Duracell was consistently decent, though not always the best. Energizer was surprisingly inconsistent based on the manufacturing location used for a particular lot. Rayovac was great for AAs, great for some AAAs, and terrible for some AAAs. Amazon’s “Basics” house brand was roughly the opposite: great for AAAs but pretty bad for AAs.

The aftermath

Now I need to figure out what to do with all of these terrible Polish and Indonesian Energizer AAs…


  1. Ben
    December 26th, 2018 at 00:16 | #1

    Any info on the lithium AA or AAA options compared to each other or compared to the alkaline options?

    I know that in 9v batteries there is a difference in output characteristics between the alkaline vs lithium that makes the lithium unsuitable for some applications like some electronic locks.

  2. keacher
    January 1st, 2019 at 12:08 | #2

    Sure. I also tested the Energizer lithium AA and AAA options, and they were dramatically superior to all alkaline batteries of their respective sizes. Regardless of the load, up to the maximum test current of 500 mA, the Energizer AA lithium showed a capacity of about 3300 mAh, and the Energizer AAA lithium showed a capacity of about 1250 mAh.

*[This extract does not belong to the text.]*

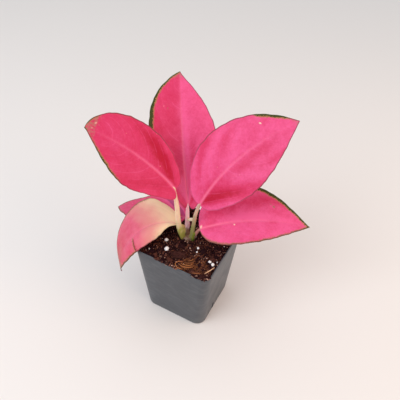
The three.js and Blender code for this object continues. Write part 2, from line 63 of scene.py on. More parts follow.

    Not only was the capacity higher, but the voltage also stayed higher throughout the discharge curve. Whereas an alkaline AA has an average voltage of about 1.2 V under load (not to be confused with the 1.5 V nominal open-cell voltage), a lithium AA will maintain a voltage under load of about 1.4 V.

    Moreover, the discharge curve of an alkaline AA will slope downward gradually, so you might see a voltage under load of about 1.4 V when the battery is new but only 1.0 V when the battery is nearly depleted. In contrast, the discharge curve of a lithium AA is very flat, so it will be about 1.4 V through its entire life before suddenly falling off a cliff at the very end.

    Any device that can tolerate an alkaline AA should be able to run with a lithium AA. Where you’ll run into problems is if that device tries to estimate the remaining battery life. It will probably be expecting an alkaline discharge curve, so it won’t be able to ascertain where it is on the lithium discharge curve. As a result, if you put lithium AAs in a device that expects alkaline AAs, that device will probably show 100% battery life until the batteries are about 95% used up, at which point it will very rapidly show a decrease to zero. No actual harm, just a poor indication of how much battery life is remaining.

    In short, if cost isn’t a factor, and you don’t mind the possibility of an inaccurate battery gauge, lithium AAs and AAAs are the way to go.